- _Task to complete_
Quote the lines that run from the line containing "def main() ->" down to the line containing "points = [vertex.co". Include both of those lines, reproduce each exactly, and omit everything else.

- _Records from a data collection_
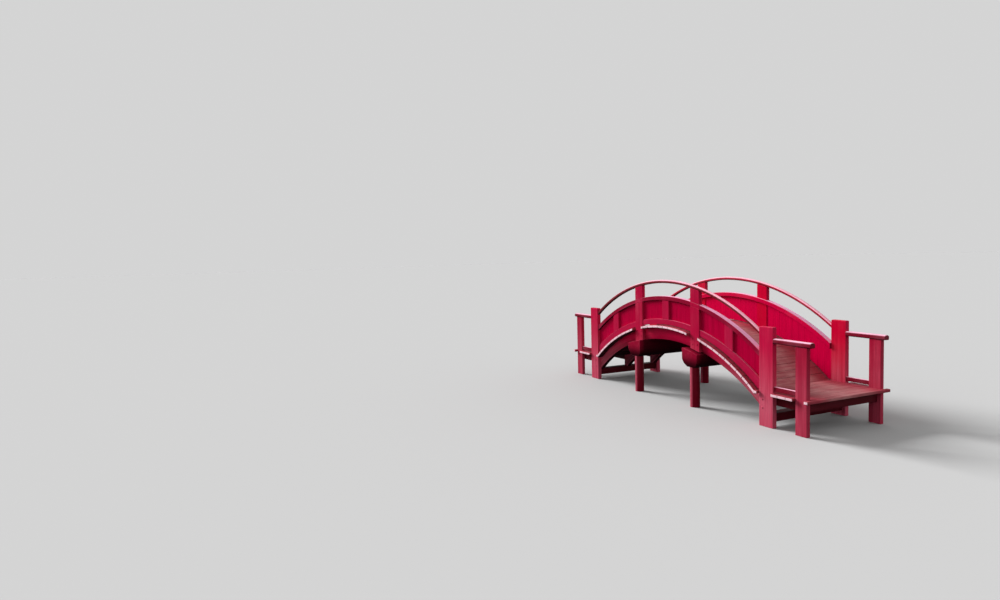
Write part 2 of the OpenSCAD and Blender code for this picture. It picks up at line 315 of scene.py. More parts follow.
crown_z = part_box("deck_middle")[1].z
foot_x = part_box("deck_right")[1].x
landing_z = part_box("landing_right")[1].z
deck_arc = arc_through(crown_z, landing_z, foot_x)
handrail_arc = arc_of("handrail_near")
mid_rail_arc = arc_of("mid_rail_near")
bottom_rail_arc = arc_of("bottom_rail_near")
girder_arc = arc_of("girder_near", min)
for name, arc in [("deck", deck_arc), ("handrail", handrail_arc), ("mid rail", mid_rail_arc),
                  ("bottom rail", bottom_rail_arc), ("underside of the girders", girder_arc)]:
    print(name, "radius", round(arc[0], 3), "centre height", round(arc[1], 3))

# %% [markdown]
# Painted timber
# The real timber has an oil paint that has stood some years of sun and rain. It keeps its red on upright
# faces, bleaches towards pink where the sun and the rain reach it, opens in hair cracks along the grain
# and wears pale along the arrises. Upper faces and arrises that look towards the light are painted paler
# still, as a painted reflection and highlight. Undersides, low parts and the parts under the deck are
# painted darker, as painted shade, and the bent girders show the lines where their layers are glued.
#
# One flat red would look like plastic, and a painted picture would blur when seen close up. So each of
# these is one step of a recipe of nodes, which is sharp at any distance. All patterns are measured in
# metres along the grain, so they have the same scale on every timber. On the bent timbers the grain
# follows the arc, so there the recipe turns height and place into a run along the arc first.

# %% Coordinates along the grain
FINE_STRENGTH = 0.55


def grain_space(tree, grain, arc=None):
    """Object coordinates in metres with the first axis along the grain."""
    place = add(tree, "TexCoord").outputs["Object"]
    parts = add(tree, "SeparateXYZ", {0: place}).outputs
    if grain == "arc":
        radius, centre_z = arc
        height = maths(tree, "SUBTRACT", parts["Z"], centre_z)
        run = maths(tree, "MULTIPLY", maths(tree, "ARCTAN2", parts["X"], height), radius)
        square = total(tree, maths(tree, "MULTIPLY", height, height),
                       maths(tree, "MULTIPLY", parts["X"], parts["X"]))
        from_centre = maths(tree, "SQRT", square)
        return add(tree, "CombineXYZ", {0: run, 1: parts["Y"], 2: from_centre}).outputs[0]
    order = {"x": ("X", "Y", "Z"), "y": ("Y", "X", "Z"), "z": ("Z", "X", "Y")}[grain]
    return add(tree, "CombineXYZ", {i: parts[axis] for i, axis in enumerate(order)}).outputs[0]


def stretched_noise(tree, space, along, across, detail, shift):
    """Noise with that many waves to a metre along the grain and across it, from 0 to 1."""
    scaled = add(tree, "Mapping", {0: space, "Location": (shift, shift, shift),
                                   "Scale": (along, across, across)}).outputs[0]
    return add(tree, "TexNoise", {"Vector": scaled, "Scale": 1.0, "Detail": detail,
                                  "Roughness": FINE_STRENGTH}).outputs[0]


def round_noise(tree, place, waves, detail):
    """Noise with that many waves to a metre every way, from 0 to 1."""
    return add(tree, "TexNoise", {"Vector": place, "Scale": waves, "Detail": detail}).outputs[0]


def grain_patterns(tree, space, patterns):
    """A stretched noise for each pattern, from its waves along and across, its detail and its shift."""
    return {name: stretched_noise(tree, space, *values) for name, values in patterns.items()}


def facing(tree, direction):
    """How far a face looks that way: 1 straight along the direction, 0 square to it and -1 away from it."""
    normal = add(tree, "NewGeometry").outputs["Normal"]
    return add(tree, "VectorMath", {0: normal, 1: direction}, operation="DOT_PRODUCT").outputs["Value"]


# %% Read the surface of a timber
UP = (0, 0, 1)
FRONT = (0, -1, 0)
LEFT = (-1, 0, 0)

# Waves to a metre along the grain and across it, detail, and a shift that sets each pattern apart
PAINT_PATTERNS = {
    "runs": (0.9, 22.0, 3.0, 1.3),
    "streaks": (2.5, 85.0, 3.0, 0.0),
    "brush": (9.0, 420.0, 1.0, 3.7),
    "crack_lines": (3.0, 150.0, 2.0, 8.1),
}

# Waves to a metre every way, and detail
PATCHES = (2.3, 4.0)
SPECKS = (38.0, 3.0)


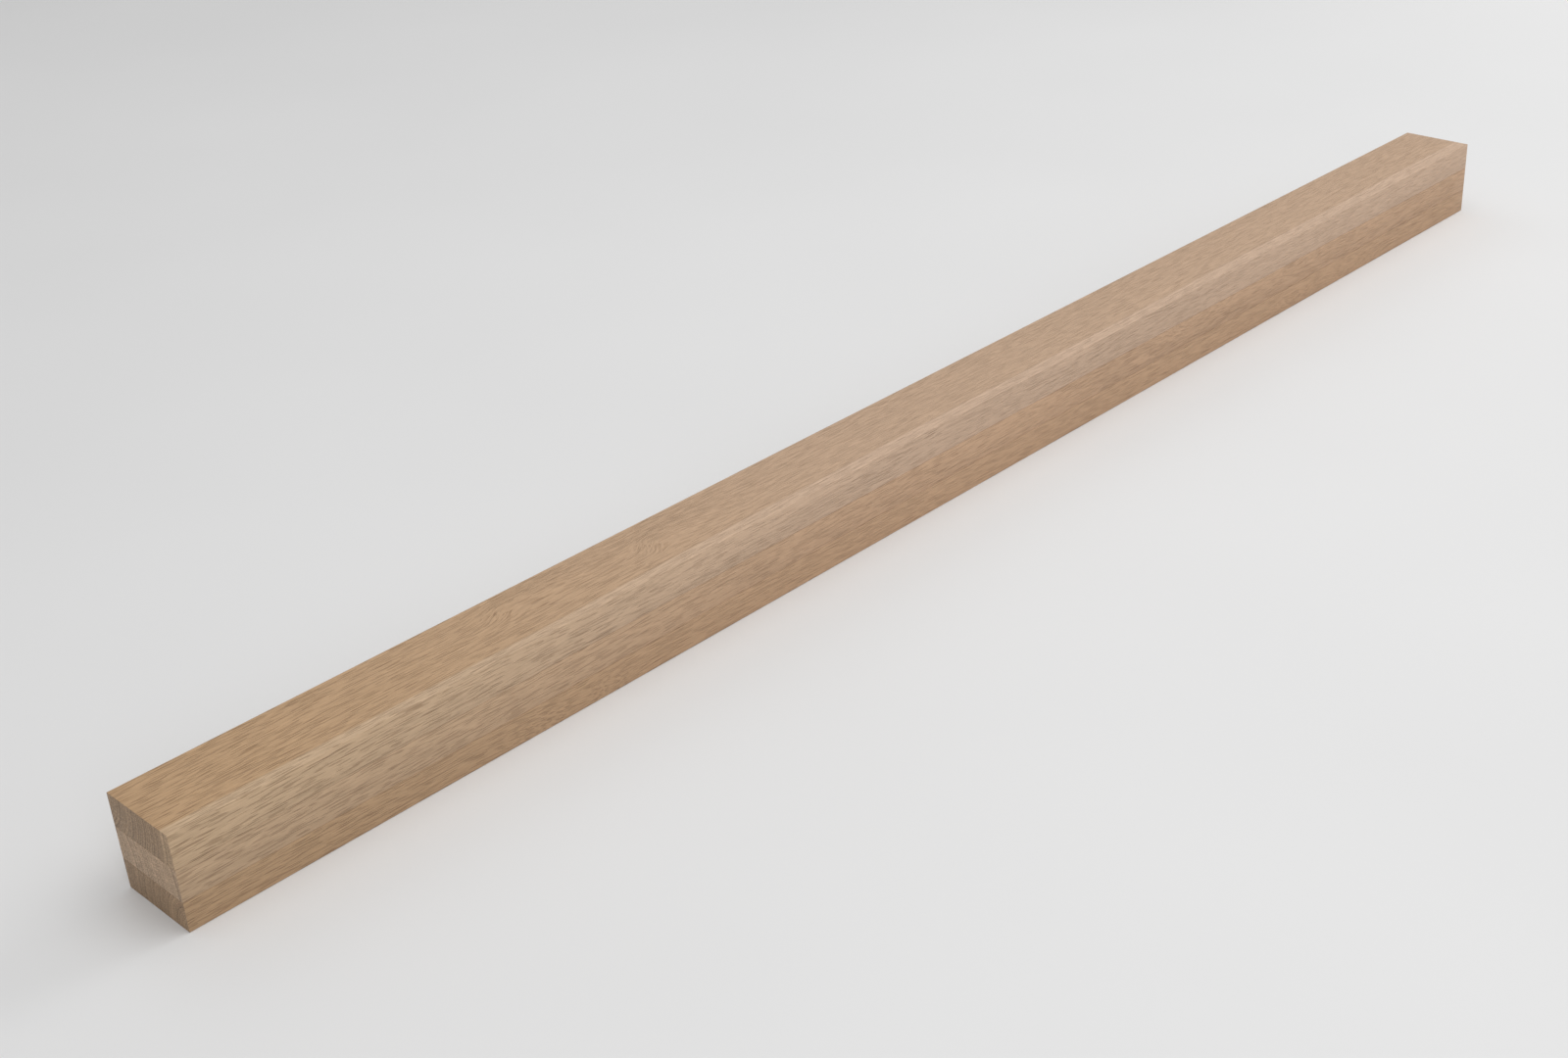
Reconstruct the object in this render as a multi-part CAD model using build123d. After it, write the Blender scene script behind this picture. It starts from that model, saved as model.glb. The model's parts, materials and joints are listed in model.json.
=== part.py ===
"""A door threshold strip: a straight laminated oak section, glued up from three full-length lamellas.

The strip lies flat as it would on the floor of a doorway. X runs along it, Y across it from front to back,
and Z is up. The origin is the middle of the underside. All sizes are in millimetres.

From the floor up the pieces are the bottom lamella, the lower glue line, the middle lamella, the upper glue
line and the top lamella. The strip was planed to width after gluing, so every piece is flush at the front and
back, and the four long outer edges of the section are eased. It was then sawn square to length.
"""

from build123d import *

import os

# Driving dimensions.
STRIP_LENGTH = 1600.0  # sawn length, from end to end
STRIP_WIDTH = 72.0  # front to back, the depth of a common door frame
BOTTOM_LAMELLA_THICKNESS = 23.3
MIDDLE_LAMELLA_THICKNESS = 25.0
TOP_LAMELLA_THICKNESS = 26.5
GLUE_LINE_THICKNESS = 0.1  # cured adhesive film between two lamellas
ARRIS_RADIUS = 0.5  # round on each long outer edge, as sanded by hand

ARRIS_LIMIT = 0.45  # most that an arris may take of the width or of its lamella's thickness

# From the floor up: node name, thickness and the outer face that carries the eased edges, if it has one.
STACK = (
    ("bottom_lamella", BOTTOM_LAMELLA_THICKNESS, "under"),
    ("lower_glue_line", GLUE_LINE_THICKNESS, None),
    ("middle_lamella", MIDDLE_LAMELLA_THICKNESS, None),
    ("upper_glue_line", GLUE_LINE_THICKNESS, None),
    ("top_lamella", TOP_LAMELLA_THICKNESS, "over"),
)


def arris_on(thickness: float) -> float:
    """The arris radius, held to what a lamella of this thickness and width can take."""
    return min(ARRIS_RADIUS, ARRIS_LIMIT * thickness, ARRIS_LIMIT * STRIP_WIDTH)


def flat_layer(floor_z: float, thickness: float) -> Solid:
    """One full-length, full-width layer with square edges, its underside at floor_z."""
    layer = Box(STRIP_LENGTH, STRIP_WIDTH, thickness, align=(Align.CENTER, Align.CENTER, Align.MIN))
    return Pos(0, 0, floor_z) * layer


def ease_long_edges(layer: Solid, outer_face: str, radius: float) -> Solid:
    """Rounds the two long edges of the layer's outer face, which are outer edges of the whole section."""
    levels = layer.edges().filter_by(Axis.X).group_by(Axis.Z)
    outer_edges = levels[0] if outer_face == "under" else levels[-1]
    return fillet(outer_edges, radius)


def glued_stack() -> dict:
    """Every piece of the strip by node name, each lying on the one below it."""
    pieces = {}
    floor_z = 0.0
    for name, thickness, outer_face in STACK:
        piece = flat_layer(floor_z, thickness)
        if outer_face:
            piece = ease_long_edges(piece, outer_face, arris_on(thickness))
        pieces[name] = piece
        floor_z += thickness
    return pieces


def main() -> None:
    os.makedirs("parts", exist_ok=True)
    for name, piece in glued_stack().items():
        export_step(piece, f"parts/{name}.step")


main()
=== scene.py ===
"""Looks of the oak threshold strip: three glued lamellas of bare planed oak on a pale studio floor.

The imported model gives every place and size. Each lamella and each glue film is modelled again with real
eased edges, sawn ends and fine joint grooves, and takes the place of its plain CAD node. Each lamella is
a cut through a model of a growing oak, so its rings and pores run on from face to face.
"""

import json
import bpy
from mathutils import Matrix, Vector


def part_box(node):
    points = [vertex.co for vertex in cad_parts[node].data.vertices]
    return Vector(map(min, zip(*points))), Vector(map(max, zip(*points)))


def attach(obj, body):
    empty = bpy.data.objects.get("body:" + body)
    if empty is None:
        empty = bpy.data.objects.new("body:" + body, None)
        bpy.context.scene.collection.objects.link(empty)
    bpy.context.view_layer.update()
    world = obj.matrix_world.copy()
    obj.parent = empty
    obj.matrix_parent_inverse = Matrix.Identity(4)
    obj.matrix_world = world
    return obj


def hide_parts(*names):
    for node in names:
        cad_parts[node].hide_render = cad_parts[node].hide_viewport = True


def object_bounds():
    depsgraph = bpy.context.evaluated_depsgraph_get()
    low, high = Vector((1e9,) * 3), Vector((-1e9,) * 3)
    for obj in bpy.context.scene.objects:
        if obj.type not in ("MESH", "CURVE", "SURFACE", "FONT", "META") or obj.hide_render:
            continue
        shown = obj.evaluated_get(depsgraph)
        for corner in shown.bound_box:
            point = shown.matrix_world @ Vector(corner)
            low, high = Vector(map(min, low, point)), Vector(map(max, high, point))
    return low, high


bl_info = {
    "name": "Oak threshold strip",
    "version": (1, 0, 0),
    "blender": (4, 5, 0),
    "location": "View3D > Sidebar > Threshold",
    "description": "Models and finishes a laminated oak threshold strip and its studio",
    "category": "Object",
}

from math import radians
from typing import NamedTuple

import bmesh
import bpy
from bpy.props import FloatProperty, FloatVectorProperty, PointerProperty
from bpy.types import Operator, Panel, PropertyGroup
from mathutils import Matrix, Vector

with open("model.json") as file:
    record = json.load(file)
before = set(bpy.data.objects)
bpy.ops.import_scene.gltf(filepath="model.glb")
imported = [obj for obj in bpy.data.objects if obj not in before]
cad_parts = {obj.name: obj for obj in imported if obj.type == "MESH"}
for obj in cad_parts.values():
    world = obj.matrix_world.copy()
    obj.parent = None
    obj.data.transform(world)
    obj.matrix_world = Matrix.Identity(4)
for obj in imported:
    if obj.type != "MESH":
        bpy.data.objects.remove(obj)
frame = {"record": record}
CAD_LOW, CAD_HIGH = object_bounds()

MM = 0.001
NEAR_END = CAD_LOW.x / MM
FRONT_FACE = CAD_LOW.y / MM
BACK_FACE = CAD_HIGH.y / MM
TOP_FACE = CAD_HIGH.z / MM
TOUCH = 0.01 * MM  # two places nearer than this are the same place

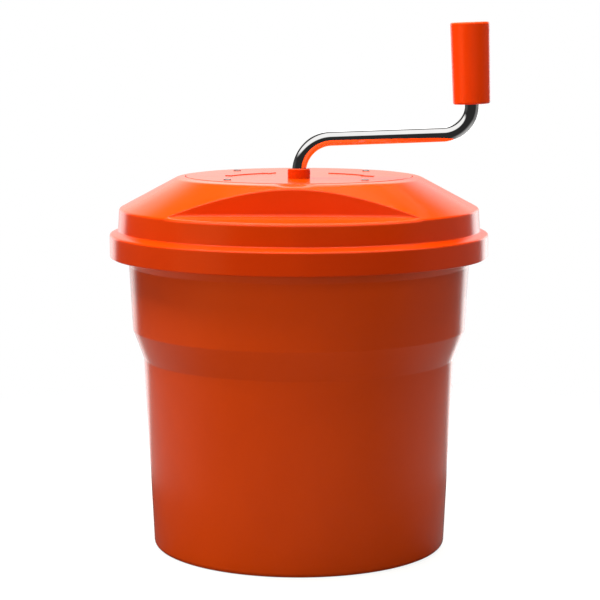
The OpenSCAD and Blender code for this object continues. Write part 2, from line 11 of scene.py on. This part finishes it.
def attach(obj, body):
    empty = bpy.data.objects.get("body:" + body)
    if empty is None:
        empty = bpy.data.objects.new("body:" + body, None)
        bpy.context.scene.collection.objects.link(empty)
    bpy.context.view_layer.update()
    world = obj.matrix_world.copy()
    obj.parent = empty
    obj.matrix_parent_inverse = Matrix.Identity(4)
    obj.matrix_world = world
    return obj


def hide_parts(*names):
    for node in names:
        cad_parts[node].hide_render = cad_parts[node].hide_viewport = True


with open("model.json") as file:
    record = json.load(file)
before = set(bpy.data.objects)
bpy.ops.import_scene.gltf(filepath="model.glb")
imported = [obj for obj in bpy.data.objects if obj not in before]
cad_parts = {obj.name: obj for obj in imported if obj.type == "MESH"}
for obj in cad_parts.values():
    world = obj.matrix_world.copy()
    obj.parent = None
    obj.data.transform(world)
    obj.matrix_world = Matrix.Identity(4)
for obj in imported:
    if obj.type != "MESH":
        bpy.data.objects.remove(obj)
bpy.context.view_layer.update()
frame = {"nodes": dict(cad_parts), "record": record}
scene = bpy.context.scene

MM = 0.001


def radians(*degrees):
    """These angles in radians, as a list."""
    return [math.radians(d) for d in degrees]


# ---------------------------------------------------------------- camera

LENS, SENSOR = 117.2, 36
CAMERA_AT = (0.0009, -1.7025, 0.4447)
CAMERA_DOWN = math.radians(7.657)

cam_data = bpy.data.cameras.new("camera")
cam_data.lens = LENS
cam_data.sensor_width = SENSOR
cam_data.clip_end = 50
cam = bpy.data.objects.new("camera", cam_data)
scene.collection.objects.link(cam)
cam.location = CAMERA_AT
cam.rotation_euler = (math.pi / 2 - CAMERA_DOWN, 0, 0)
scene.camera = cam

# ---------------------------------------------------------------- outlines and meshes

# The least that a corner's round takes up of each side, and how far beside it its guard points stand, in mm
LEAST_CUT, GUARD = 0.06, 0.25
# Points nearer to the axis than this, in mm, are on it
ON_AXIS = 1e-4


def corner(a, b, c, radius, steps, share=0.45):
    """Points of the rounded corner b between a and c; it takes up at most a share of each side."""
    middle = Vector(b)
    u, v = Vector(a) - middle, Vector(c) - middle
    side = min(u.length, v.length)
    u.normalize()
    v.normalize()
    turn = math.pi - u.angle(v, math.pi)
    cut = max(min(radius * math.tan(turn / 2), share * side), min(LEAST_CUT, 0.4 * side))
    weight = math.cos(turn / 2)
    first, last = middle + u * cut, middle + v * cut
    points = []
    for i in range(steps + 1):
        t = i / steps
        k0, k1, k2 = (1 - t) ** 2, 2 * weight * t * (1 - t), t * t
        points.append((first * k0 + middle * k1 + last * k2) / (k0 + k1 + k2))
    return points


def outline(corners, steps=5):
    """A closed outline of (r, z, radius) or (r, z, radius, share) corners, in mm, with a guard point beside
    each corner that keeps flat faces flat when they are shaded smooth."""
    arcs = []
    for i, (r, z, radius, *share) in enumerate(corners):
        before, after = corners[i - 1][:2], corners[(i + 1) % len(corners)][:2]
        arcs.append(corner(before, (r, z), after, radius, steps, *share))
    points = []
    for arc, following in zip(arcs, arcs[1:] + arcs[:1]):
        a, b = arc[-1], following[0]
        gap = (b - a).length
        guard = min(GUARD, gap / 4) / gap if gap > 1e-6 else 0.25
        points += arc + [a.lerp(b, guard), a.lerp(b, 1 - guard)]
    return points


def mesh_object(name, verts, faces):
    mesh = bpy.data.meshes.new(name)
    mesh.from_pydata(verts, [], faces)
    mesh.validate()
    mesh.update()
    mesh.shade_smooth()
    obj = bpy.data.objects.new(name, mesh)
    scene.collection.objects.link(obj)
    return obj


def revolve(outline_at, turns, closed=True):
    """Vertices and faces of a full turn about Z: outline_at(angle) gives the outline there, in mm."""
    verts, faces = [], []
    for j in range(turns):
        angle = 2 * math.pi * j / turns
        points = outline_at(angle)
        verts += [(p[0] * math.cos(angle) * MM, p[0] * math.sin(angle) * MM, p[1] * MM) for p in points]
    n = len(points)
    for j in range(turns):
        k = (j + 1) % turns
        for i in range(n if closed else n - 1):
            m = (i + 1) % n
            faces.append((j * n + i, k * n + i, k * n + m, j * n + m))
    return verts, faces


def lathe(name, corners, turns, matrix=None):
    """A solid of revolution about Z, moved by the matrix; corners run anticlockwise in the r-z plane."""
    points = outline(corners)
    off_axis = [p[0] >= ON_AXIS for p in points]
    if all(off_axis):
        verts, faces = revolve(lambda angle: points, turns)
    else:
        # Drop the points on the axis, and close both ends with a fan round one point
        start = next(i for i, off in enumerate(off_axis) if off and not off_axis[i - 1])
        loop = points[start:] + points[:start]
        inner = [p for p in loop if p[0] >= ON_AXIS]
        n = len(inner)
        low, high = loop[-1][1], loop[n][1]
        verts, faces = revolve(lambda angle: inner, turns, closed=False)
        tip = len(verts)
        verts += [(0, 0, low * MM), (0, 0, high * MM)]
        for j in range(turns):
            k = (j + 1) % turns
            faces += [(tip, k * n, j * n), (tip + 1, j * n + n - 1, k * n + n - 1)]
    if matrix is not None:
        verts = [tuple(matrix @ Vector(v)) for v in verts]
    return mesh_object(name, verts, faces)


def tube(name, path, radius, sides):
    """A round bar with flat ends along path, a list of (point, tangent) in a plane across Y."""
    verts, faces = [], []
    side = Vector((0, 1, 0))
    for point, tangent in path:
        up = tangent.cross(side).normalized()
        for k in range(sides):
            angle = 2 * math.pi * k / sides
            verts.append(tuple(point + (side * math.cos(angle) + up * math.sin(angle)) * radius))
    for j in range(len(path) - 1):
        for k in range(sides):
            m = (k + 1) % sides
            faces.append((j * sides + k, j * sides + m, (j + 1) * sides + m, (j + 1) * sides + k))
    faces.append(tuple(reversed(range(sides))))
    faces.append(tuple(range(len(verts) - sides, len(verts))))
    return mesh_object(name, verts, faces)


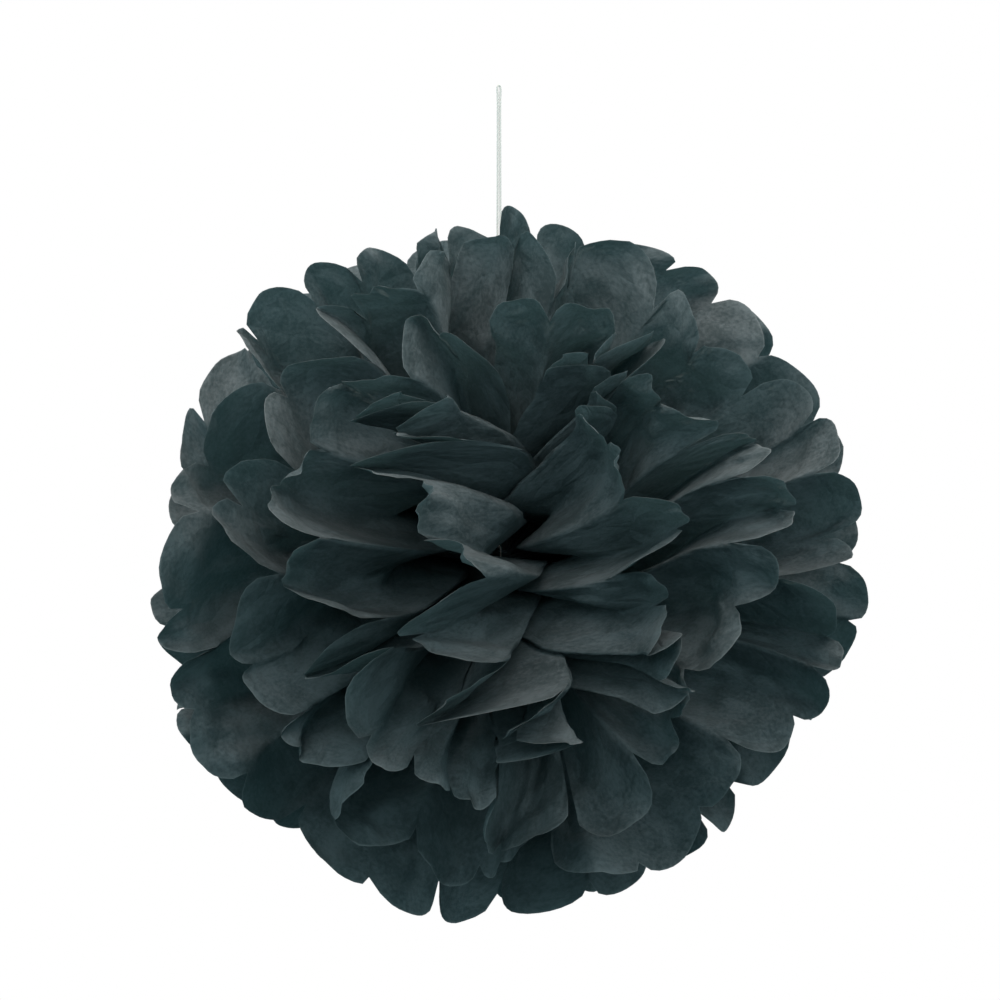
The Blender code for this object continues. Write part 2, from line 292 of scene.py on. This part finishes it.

- _The result_
def main() -> None:
    os.makedirs("parts", exist_ok=True)
    for name, piece in glued_stack().items():
        export_step(piece, f"parts/{name}.step")


main()
=== scene.py ===
"""Looks of the oak threshold strip: three glued lamellas of bare planed oak on a pale studio floor.

The imported model gives every place and size. Each lamella and each glue film is modelled again with real
eased edges, sawn ends and fine joint grooves, and takes the place of its plain CAD node. Each lamella is
a cut through a model of a growing oak, so its rings and pores run on from face to face.
"""

import json
import bpy
from mathutils import Matrix, Vector


def part_box(node):
    points = [vertex.co for vertex in cad_parts[node].data.vertices]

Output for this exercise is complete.